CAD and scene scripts
⁂

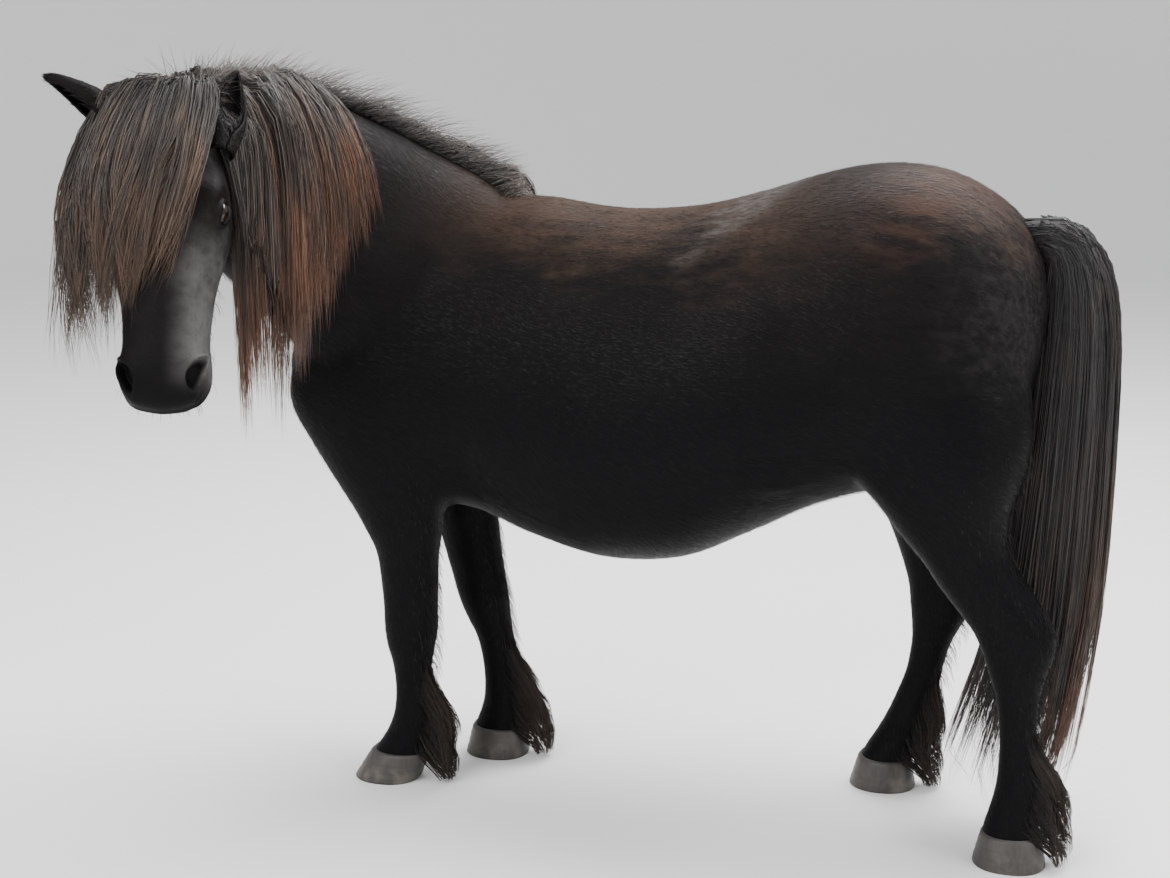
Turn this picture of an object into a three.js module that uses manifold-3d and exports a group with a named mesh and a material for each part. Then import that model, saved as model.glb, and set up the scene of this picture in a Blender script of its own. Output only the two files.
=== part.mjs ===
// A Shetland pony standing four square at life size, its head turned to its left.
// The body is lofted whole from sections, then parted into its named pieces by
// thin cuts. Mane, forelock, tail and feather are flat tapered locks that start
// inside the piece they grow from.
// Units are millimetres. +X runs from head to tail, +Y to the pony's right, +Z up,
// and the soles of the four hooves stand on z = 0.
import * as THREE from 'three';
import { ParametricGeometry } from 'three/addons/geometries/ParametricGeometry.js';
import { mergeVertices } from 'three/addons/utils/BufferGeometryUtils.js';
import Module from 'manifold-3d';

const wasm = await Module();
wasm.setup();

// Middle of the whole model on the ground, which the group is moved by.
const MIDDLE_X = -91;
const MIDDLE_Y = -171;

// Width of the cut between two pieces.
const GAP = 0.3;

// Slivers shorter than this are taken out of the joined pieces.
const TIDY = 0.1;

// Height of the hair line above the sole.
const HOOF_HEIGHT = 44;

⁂

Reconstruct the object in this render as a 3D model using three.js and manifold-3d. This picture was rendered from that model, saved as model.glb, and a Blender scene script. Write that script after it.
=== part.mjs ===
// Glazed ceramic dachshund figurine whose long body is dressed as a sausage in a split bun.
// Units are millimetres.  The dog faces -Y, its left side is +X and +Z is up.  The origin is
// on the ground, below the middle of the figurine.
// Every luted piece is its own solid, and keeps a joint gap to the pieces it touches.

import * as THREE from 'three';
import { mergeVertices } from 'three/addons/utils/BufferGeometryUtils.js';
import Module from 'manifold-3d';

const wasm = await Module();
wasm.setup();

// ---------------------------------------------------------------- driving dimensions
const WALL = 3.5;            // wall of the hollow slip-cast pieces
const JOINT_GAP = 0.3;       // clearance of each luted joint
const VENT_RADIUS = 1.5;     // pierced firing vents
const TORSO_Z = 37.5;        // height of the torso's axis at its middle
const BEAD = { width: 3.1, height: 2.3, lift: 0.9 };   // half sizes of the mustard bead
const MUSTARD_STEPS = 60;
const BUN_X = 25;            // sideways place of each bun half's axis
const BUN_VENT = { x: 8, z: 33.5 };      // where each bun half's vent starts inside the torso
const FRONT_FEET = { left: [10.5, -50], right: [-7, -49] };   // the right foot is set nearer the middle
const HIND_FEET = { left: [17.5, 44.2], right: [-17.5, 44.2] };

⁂

Your instructions
Above are records; repeat only the lines starting at the line with "Turn this picture" and ending at the line with "const MIDDLE_Y = -171;", exactly as they appear, both included.

Finished task
Turn this picture of an object into a three.js module that uses manifold-3d and exports a group with a named mesh and a material for each part. Then import that model, saved as model.glb, and set up the scene of this picture in a Blender script of its own. Output only the two files.
=== part.mjs ===
// A Shetland pony standing four square at life size, its head turned to its left.
// The body is lofted whole from sections, then parted into its named pieces by
// thin cuts. Mane, forelock, tail and feather are flat tapered locks that start
// inside the piece they grow from.
// Units are millimetres. +X runs from head to tail, +Y to the pony's right, +Z up,
// and the soles of the four hooves stand on z = 0.
import * as THREE from 'three';
import { ParametricGeometry } from 'three/addons/geometries/ParametricGeometry.js';
import { mergeVertices } from 'three/addons/utils/BufferGeometryUtils.js';
import Module from 'manifold-3d';

const wasm = await Module();
wasm.setup();

// Middle of the whole model on the ground, which the group is moved by.
const MIDDLE_X = -91;
const MIDDLE_Y = -171;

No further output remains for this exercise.